In this roleplay case, it stops when it wants to say "Every so often". The frontend is set up correctly with the correct L3 template. I've noticed the model is particularily prone to stopping at a sentence like this and when you're using a relatively high rep pen. The model also forgets to set asteriks at the end of a sentence sometimes.

Now, I'm using a modern GGUF here with the latest tokenizer fixes. Sadly I cannot say if the FP16 model suffers from the same issues, e.g. if it is a GGUF issue or not. I do not have a capable PC to test the full FP16 model.

If anyone wants to test this, https://huggingface.co/Dampfinchen/Llama-3-8B-Ultra-Instruct-SaltSprinkle-Q8_0-GGUF I have prepared a GGUF of my latest merge which amplifies Meta Instruct and as such, makes this issue more reproduceable than it otherwise would be. When I set a higher rep pen and lead the model to write "Every so often", it will take a bit but it'd say its reproduceable. I did encounter this issue in the official LLama3 Instruct and at low rep pen as well, just much less so.

You might be wondering if I had the issue before the EOS token was set from 120001 (end_of_text) to 120009 (eot_id) and yes, the issue was noticeable before then. So that's not the cause of the problem.
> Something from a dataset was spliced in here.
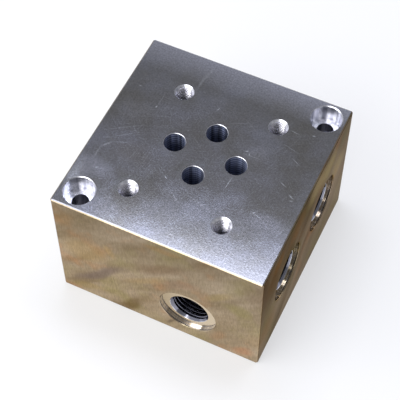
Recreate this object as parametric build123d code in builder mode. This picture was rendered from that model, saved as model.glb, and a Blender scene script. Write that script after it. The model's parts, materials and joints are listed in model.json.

Does anyone have insight into this?

Does seem like a GGUF problem. I'm not getting stop issues nor the model forgetting/setting asteriks incorrectly with exl2.

fuckup

@ggerganov In my testing, wrong asteriks formatting happens a lot with GGUF. When I try the same model with the same settings with exl2, there are no issues like that. Is there anything in the way ggml tokenizes asteriks and the stop token that could contribute to that? As well as stopping in the middle of a sentence?

Seems like exl2 got lucky yesterday, even though I made sure to use a lot of regenerations. But today it happened as well on Exl2. As well as the stop token issue.

Thus, it's not a gguf issue. I apologize for the inconvenience.